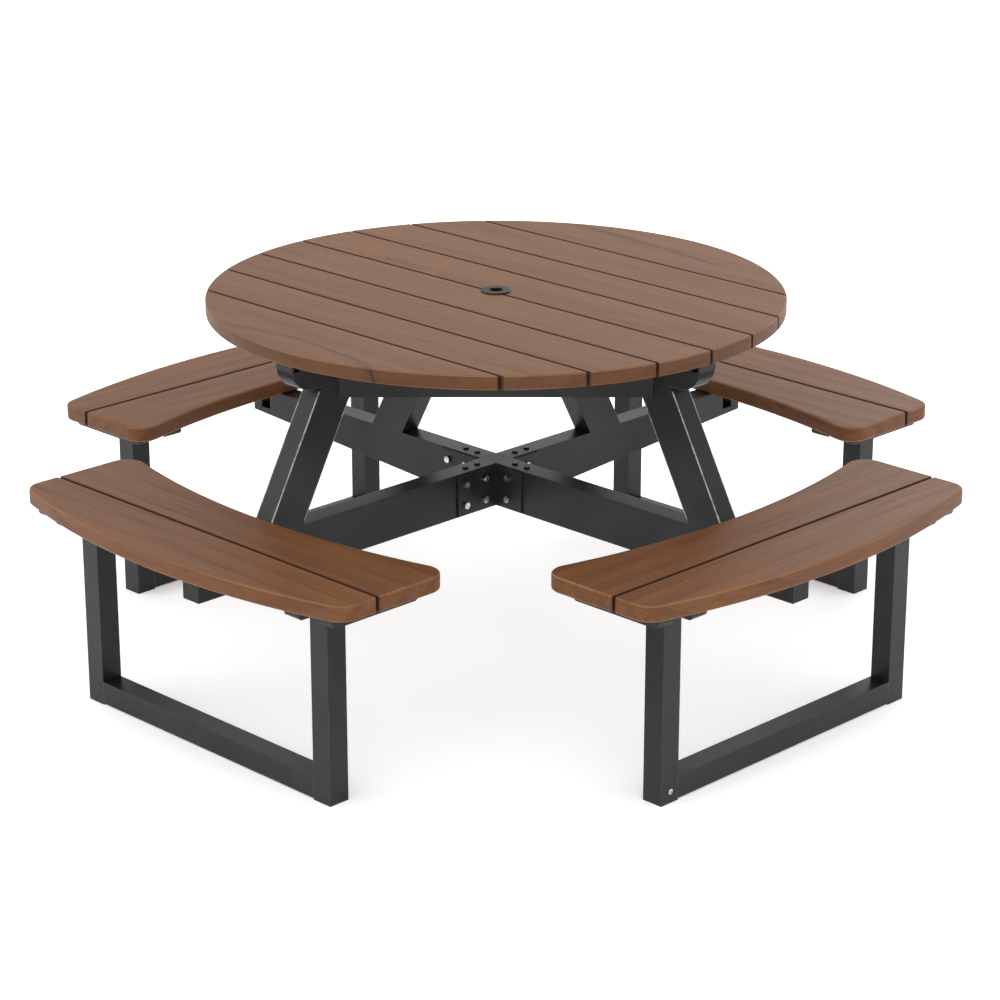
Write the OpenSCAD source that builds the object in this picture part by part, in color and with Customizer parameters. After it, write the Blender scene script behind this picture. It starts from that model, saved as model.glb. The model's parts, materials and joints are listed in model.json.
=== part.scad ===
// Round picnic table: a slatted round top on a braced cross frame, with four
// separate curved benches on U-shaped leg frames.
// Millimetres, +Z up. The origin is on the ground under the middle of the top.
// The top boards run along X. The four arms run along -Y (front left), +X (front
// right), +Y (back right) and -X (back left), and each one carries a bench.

/* [Top] */
// Height of the top surface above the ground
top_height = 750; // [700:5:800]
// Radius of the round top
top_radius = 576; // [540:1:640]
// Thickness of the top boards
top_board_t = 28; // [20:1:38]
// Distance from one board to the next
board_pitch = 131; // [110:1:140]
// How far the middle gap lies in front of the middle of the top
board_shift = 8; // [0:1:20]
// Gap between two top boards
board_gap = 5; // [2:0.5:8]

/* [Umbrella hole] */
// Diameter of the hole the umbrella pole goes through
umbrella_bore_d = 27; // [24:0.5:40]
// Diameter of the grommet flange on the top
grommet_flange_d = 60; // [54:1:70]
// Height of the grommet flange above the top
grommet_flange_h = 3; // [2:0.5:5]
// Wall of the grommet sleeve
grommet_wall = 3; // [2:0.5:4]
// Length of the grommet below the top surface
grommet_depth = 50; // [32:1:55]

/* [Frame] */
// Width of every frame tube
tube_w = 45; // [40:1:60]
// Height of the arm tubes
arm_h = 90; // [70:1:110]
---
*Given problem*
From the listing above, reproduce all the lines exactly.

*Task result*
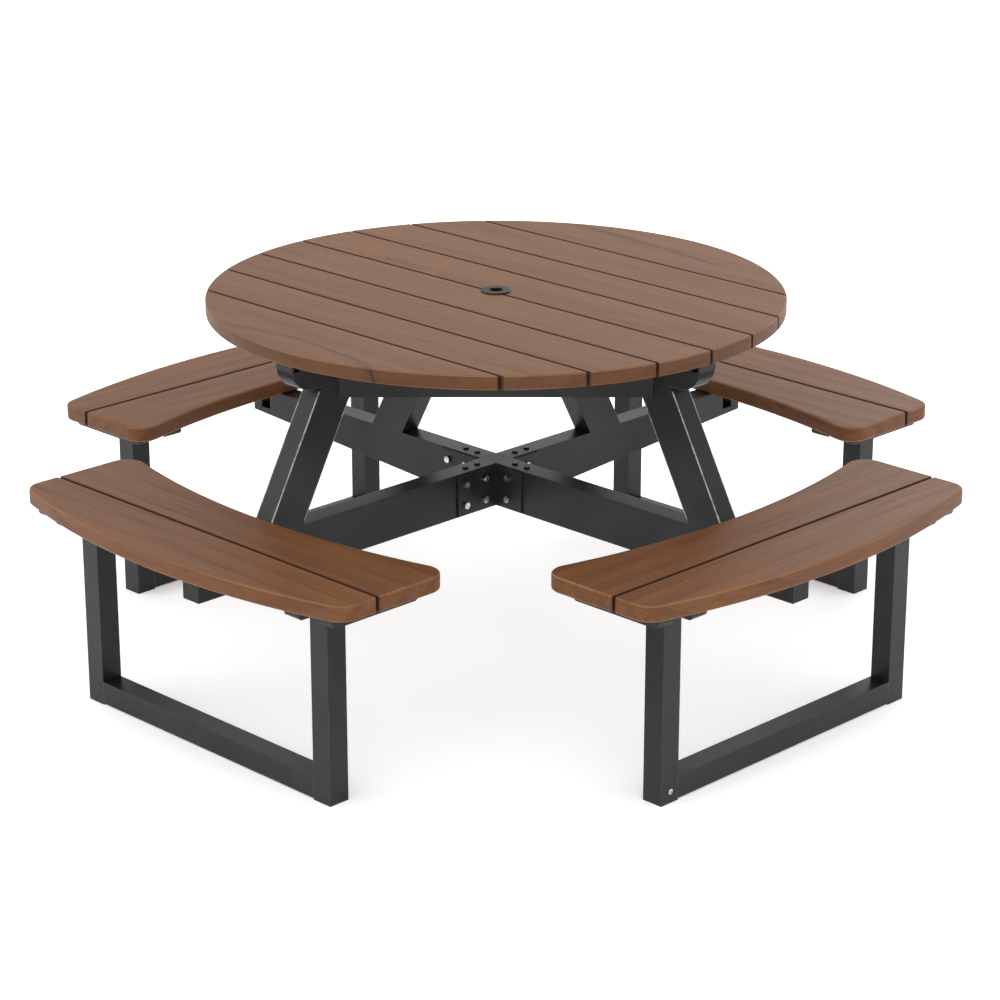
Write the OpenSCAD source that builds the object in this picture part by part, in color and with Customizer parameters. After it, write the Blender scene script behind this picture. It starts from that model, saved as model.glb. The model's parts, materials and joints are listed in model.json.
=== part.scad ===
// Round picnic table: a slatted round top on a braced cross frame, with four
// separate curved benches on U-shaped leg frames.
// Millimetres, +Z up. The origin is on the ground under the middle of the top.
// The top boards run along X. The four arms run along -Y (front left), +X (front
// right), +Y (back right) and -X (back left), and each one carries a bench.

/* [Top] */
// Height of the top surface above the ground
top_height = 750; // [700:5:800]
// Radius of the round top
top_radius = 576; // [540:1:640]
// Thickness of the top boards
top_board_t = 28; // [20:1:38]
// Distance from one board to the next
board_pitch = 131; // [110:1:140]
// How far the middle gap lies in front of the middle of the top
board_shift = 8; // [0:1:20]
// Gap between two top boards
board_gap = 5; // [2:0.5:8]

/* [Umbrella hole] */
// Diameter of the hole the umbrella pole goes through
umbrella_bore_d = 27; // [24:0.5:40]
// Diameter of the grommet flange on the top
grommet_flange_d = 60; // [54:1:70]
// Height of the grommet flange above the top
grommet_flange_h = 3; // [2:0.5:5]
// Wall of the grommet sleeve
grommet_wall = 3; // [2:0.5:4]
// Length of the grommet below the top surface
grommet_depth = 50; // [32:1:55]

/* [Frame] */
// Width of every frame tube
tube_w = 45; // [40:1:60]
// Height of the arm tubes
arm_h = 90; // [70:1:110]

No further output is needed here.